Biography

Jolene Rickard is a visual historian, artist and curator interested in the intersection of indigenous knowledge and contemporary art, materiality and ecocriticism with an emphasis on Hodinöhsö:ni aesthetics. She is former Director of the American Indian and Indigenous Studies Programme (2008-2020) and Associate Professor in the departments of History of Art and Art at Cornell University, Ithaca, New York.
Rickard is on the editorial board of American Art, a founding board member of the Otsego Institute for Native American Art and an advisor to GRASAC: The Great Lakes Alliance for the Study of Aboriginal Arts and Culture.
She has curated several exhibitions, including Hearts of Our People: Native Women Artists, Minneapolis Institute of Arts (2019–2021) and Art for a New Understanding: Native Voices, 1950s to Now, Crystal Bridges Museum of Art (2018–2020).

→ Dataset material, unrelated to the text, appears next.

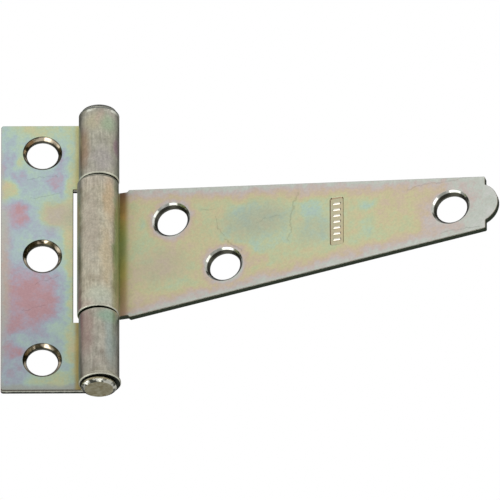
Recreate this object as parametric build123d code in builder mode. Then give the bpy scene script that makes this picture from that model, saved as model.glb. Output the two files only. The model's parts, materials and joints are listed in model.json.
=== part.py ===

She co-curated two of the four inaugural exhibitions of the National Museum of the American Indian, Washington (2004–2014).
Her publications include Diversifying Sovereignty and the Reception of Indigenous Art (Art Journal 76, no. 2, 2017); Aesthetics, Violence and Indigeneity (Public 27, no. 54, Winter 2016); Arts of Dispossession in From Tierra del Fuego to the Artic: Landscape Painting in the Americas, Art Gallery of Ontario (2015); The Emergence of Global Indigenous Art, Sakahán, National Gallery of Canada (2013); and Visualizing Sovereignty in the Time of Biometric Sensors (The South Atlantic Quarterly: Sovereignty, Indigeneity, and the Law, 110:2, 2011).

Born in 1956 in Niagara Falls, New York, she lives and works in Ithaca, New York.